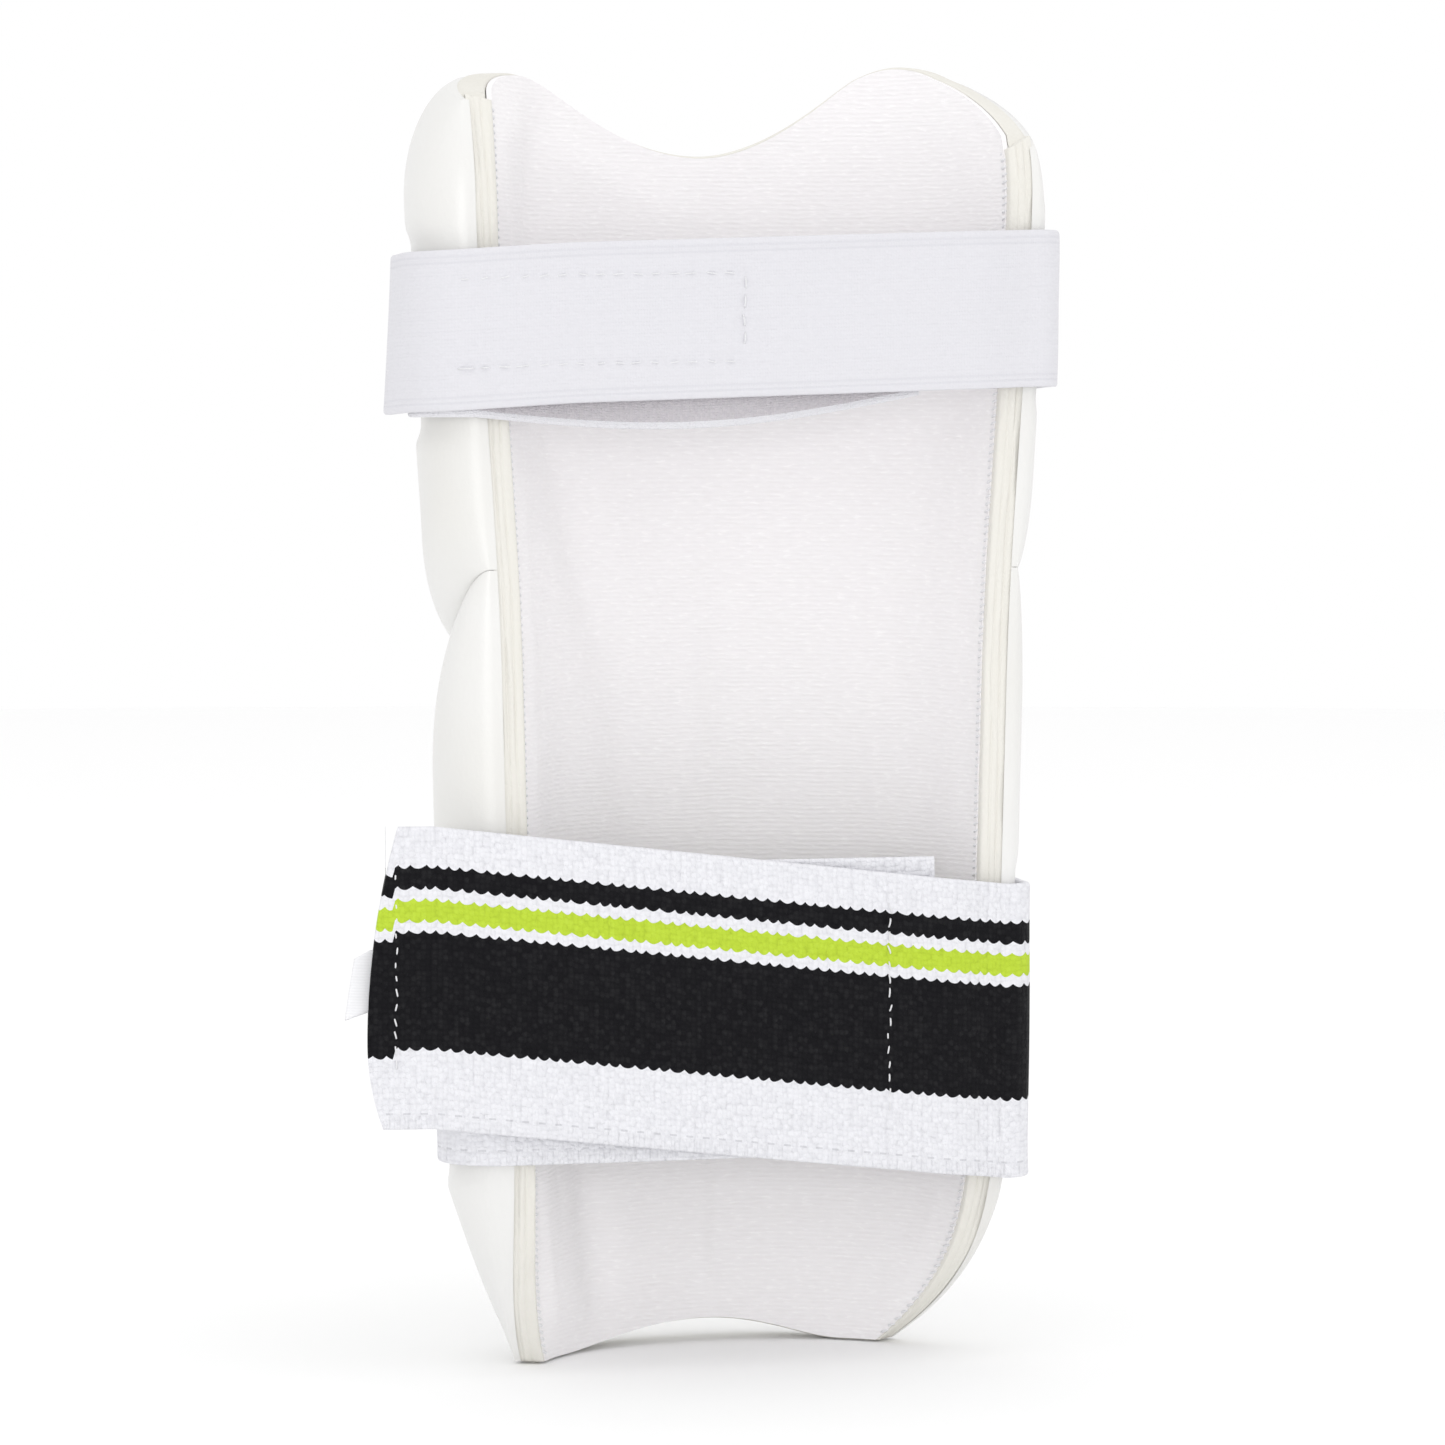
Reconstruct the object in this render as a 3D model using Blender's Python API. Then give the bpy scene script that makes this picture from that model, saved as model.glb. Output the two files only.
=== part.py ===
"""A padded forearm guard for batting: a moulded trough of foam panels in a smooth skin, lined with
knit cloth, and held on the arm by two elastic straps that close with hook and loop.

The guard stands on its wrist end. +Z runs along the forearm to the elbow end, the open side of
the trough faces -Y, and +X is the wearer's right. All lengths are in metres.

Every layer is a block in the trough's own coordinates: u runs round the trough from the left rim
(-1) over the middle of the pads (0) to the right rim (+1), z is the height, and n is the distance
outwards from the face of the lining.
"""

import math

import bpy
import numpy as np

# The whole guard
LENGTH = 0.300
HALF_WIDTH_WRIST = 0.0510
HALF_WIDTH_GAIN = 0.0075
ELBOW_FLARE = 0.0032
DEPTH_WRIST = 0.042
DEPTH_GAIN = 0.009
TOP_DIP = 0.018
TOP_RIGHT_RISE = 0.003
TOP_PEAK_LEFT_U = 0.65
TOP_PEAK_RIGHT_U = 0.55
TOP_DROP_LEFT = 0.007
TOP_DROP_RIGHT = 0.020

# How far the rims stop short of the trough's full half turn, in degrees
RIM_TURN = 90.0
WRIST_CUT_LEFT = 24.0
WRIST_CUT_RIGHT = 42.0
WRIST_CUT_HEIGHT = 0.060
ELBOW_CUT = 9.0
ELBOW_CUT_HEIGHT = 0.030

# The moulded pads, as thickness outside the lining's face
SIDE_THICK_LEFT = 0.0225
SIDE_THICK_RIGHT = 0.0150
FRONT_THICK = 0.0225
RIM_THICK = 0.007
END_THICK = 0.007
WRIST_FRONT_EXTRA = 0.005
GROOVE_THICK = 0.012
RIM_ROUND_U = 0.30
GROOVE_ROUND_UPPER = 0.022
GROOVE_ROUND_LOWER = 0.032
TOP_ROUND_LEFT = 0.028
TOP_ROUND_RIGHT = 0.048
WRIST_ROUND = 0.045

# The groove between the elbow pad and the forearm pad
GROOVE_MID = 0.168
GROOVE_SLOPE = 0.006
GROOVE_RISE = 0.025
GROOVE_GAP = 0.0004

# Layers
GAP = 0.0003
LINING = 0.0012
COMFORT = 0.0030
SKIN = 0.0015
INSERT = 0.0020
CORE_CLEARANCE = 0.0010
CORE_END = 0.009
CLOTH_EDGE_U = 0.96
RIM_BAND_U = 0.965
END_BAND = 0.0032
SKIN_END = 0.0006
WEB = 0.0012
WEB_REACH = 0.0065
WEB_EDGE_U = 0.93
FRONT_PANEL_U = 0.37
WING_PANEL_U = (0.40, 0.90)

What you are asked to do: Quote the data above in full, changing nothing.

Exercise result:
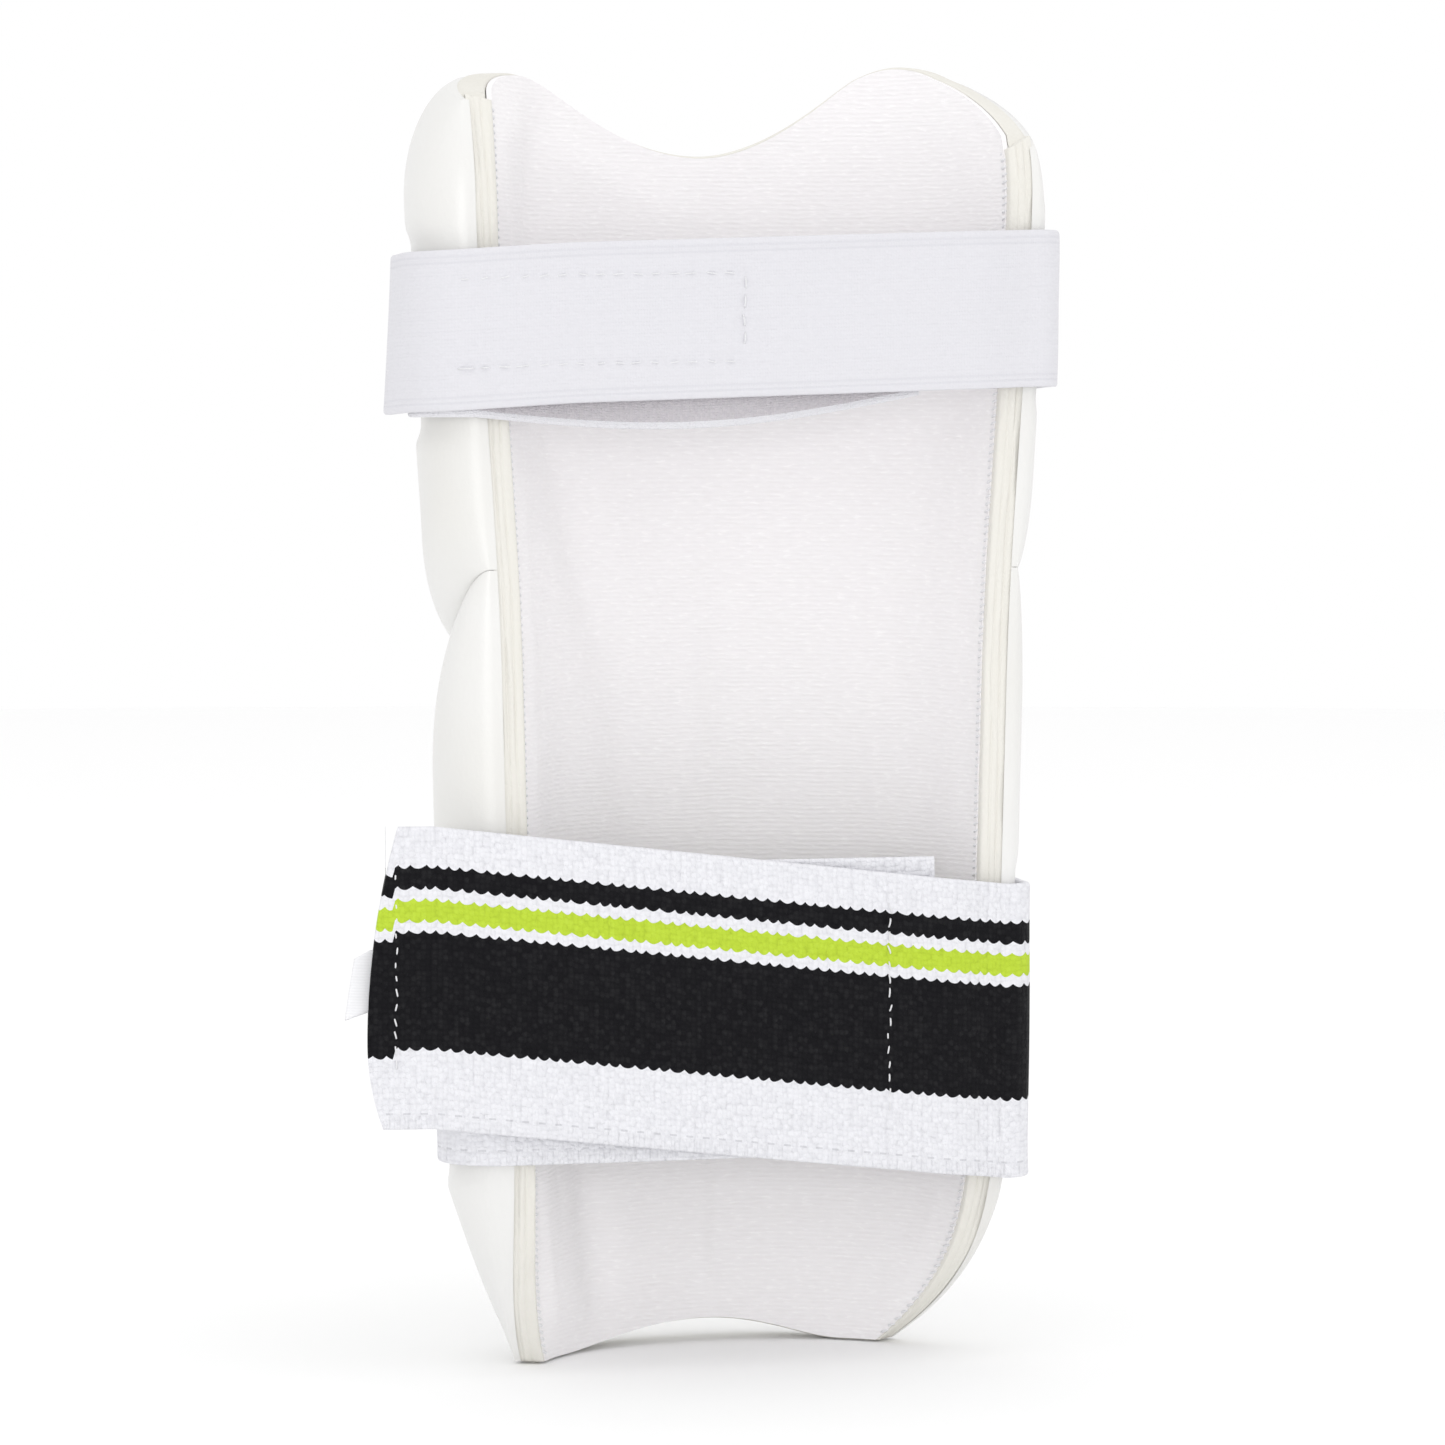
Reconstruct the object in this render as a 3D model using Blender's Python API. Then give the bpy scene script that makes this picture from that model, saved as model.glb. Output the two files only.
=== part.py ===
"""A padded forearm guard for batting: a moulded trough of foam panels in a smooth skin, lined with
knit cloth, and held on the arm by two elastic straps that close with hook and loop.

The guard stands on its wrist end. +Z runs along the forearm to the elbow end, the open side of
the trough faces -Y, and +X is the wearer's right. All lengths are in metres.

Every layer is a block in the trough's own coordinates: u runs round the trough from the left rim
(-1) over the middle of the pads (0) to the right rim (+1), z is the height, and n is the distance
outwards from the face of the lining.
"""

import math

import bpy
import numpy as np

# The whole guard
LENGTH = 0.300
HALF_WIDTH_WRIST = 0.0510
HALF_WIDTH_GAIN = 0.0075
ELBOW_FLARE = 0.0032
DEPTH_WRIST = 0.042
DEPTH_GAIN = 0.009
TOP_DIP = 0.018
TOP_RIGHT_RISE = 0.003
TOP_PEAK_LEFT_U = 0.65
TOP_PEAK_RIGHT_U = 0.55
TOP_DROP_LEFT = 0.007
TOP_DROP_RIGHT = 0.020

# How far the rims stop short of the trough's full half turn, in degrees
RIM_TURN = 90.0
WRIST_CUT_LEFT = 24.0
WRIST_CUT_RIGHT = 42.0
WRIST_CUT_HEIGHT = 0.060
ELBOW_CUT = 9.0
ELBOW_CUT_HEIGHT = 0.030

# The moulded pads, as thickness outside the lining's face
SIDE_THICK_LEFT = 0.0225
SIDE_THICK_RIGHT = 0.0150
FRONT_THICK = 0.0225
RIM_THICK = 0.007
END_THICK = 0.007
WRIST_FRONT_EXTRA = 0.005
GROOVE_THICK = 0.012
RIM_ROUND_U = 0.30
GROOVE_ROUND_UPPER = 0.022
GROOVE_ROUND_LOWER = 0.032
TOP_ROUND_LEFT = 0.028
TOP_ROUND_RIGHT = 0.048
WRIST_ROUND = 0.045

# The groove between the elbow pad and the forearm pad
GROOVE_MID = 0.168
GROOVE_SLOPE = 0.006
GROOVE_RISE = 0.025
GROOVE_GAP = 0.0004

# Layers
GAP = 0.0003
LINING = 0.0012
COMFORT = 0.0030
SKIN = 0.0015
INSERT = 0.0020
CORE_CLEARANCE = 0.0010
CORE_END = 0.009
CLOTH_EDGE_U = 0.96
RIM_BAND_U = 0.965
END_BAND = 0.0032
SKIN_END = 0.0006
WEB = 0.0012
WEB_REACH = 0.0065
WEB_EDGE_U = 0.93
FRONT_PANEL_U = 0.37
WING_PANEL_U = (0.40, 0.90)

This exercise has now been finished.